A parallel content-based image retrieval system using spark and tachyon frameworks

Citation:

Mezzoudj S, Behloul A, Seghir R, Saadna Y. A parallel content-based image retrieval system using spark and tachyon frameworks. Journal of King Saud University - Computer and Information SciencesJournal of King Saud University - Computer and Information Sciences. 2021.

Date Published:

2021

Abstract:

With the huge increase of large-scale multimedia over Internet, especially images, building Content-Based Image Retrieval (CBIR) systems for large-scale images has become a big challenge. One of the drawbacks associated with CBIR is the very long execution time. In this article, we propose a fast Content-Based Image Retrieval system using Spark (CBIR-S) targeting large-scale images. Our system is composed of two steps. (i) image indexation step, in which we use MapReduce distributed model on Spark in order to speed up the indexation process.

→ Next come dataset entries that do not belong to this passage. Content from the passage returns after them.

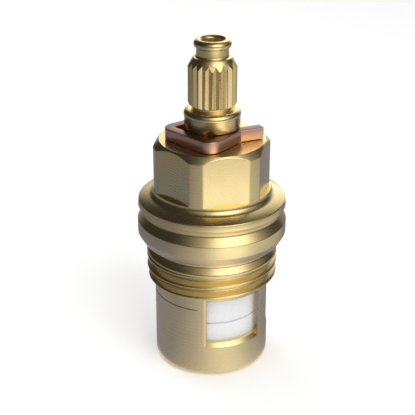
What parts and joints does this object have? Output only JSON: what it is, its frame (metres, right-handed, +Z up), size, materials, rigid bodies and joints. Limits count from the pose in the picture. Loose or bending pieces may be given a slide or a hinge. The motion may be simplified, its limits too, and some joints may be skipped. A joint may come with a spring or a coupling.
{
  "type": "ceramic disc tap cartridge",
  "caption": "Brass tap cartridge with a splined spindle, hexagon, flange, male thread and a windowed sleeve over two ceramic discs.",
  "frame": {"origin": "on the spindle's axis at the underside of the base seal", "axes": "+Z up along the spindle towards the handle; -Y faces a flat of the hexagon and the first window"},
  "size_m": [0.0237, 0.0236, 0.0535],
  "materials": {
    "turned_brass": "bright turned",
    "alumina_ceramic": "satin, lapped faces",
    "nitrile_rubber": "matt",
    "acetal": "satin",
    "phosphor_bronze": "bright strip"
  },
  "bodies": {
    "headwork": {"headwork_body": "turned_brass", "disc_sleeve": "turned_brass", "fixed_disc": "alumina_ceramic", "base_seal": "nitrile_rubber", "seal_support_ring": "acetal", "thrust_washer": "acetal"},
    "turning_spindle": {"spindle": "turned_brass", "moving_disc": "alumina_ceramic", "spindle_oring_lower": "nitrile_rubber", "spindle_oring_upper": "nitrile_rubber", "retaining_clip": "phosphor_bronze"}
  },
  "joints": [
    {"name": "spindle_turn", "type": "hinge", "parent": "headwork", "child": "turning_spindle", "pos_m": [0, 0, 0.03], "axis": [0, 0, 1], "range_deg": [0, 180]}
  ]
}
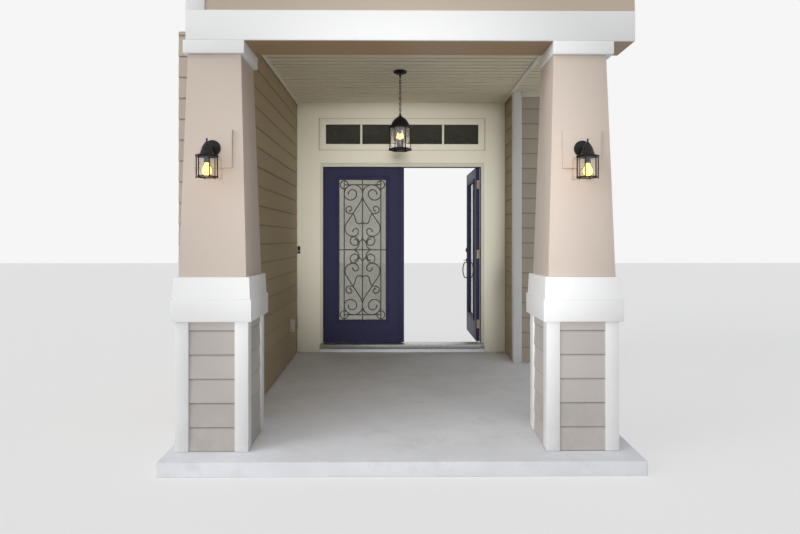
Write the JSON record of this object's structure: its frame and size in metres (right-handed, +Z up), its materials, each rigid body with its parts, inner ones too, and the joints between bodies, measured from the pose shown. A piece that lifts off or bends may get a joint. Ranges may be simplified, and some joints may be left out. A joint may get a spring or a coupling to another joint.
{
  "type": "entrance porch",
  "caption": "Entrance porch with tapered columns on clad pedestals, a fascia beam, lap-sided side walls, a hinged double front door under a transom window, and lanterns.",
  "frame": {"origin": "midway between the two columns, at the face of the boards round the door, at the level underside of the slab and footings", "axes": "+X to the right as seen from the street, +Y from the street into the house, +Z up"},
  "size_m": [3.24, 4.1687, 3.252],
  "materials": {
    "concrete": "broomed concrete",
    "siding": "painted lap siding",
    "shaft": "painted board",
    "trim": "white painted trim",
    "casing": "cream white painted boards",
    "ceiling": "ribbed soffit panel",
    "framing": "sawn timber and sheathing",
    "door": "dark blue paint",
    "jamb": "grey blue paint",
    "sill": "mill finish",
    "glass": "clear",
    "dark_glass": "dark window glass",
    "wrought": "black",
    "lamp_metal": "oil rubbed bronze",
    "bulb": "warm lit bulb",
    "brass": "satin",
    "handle": "antique bronze",
    "fitting": "moulded"
  },
  "bodies": {
    "root": {"porch_slab": "concrete", "foundation_stem": "concrete", "pedestals": "siding", "corner_boards": "trim", "pedestal_caps": "trim", "column_shafts": "shaft", "capitals": "trim", "beam_core": "framing", "beam_soffit": "siding", "beam_fascia": "trim", "upper_siding": "siding", "ceiling_panel": "ceiling", "ceiling_trim": "casing", "roof_framing": "framing", "roof_deck": "framing", "garage_wall": "framing", "return_wall": "framing", "wall_siding": "siding", "entry_wall_sides": "framing", "entry_wall_header": "framing", "entry_boards": "casing", "door_frame": "jamb", "door_sill": "sill", "transom_frame": "casing", "transom_glass": "dark_glass", "frame_hinges": "brass", "pendant_stem": "lamp_metal", "pendant_lantern": "lamp_metal", "lantern_blocks": "shaft", "wall_lanterns": "lamp_metal", "lamp_glass": "glass", "lamp_bulbs": "bulb", "wall_fittings": "fitting"},
    "left_door": {"left_leaf": "door", "left_lite_frame": "door", "left_glass": "glass", "left_grille": "wrought", "astragal": "door", "left_hinges": "brass"},
    "right_door": {"right_leaf": "door", "right_lite_frame": "door", "right_glass": "glass", "right_grille": "wrought", "handleset": "handle", "right_hinges": "brass"}
  },
  "joints": [
    {"name": "left_door_hinge", "type": "hinge", "parent": "root", "child": "left_door", "pos_m": [-0.853, 0.122, 1.3], "axis": [0, 0, 1], "range_deg": [0, 100]},
    {"name": "right_door_hinge", "type": "hinge", "parent": "root", "child": "right_door", "pos_m": [0.985, 0.122, 1.3], "axis": [0, 0, 1], "range_deg": [-10, 90]}
  ]
}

We also use a memory-centric distributed storage system, called Tachyon, to enhance the write operation (ii) image retrieving step which we speed up by using a parallel k-Nearest Neighbors (k-NN) search method based on MapReduce model implemented under Apache Spark, in addition to exploiting the cache method of spark framework. We have showed, through a wide set of experiments, the effectiveness of our approach in terms of processing time.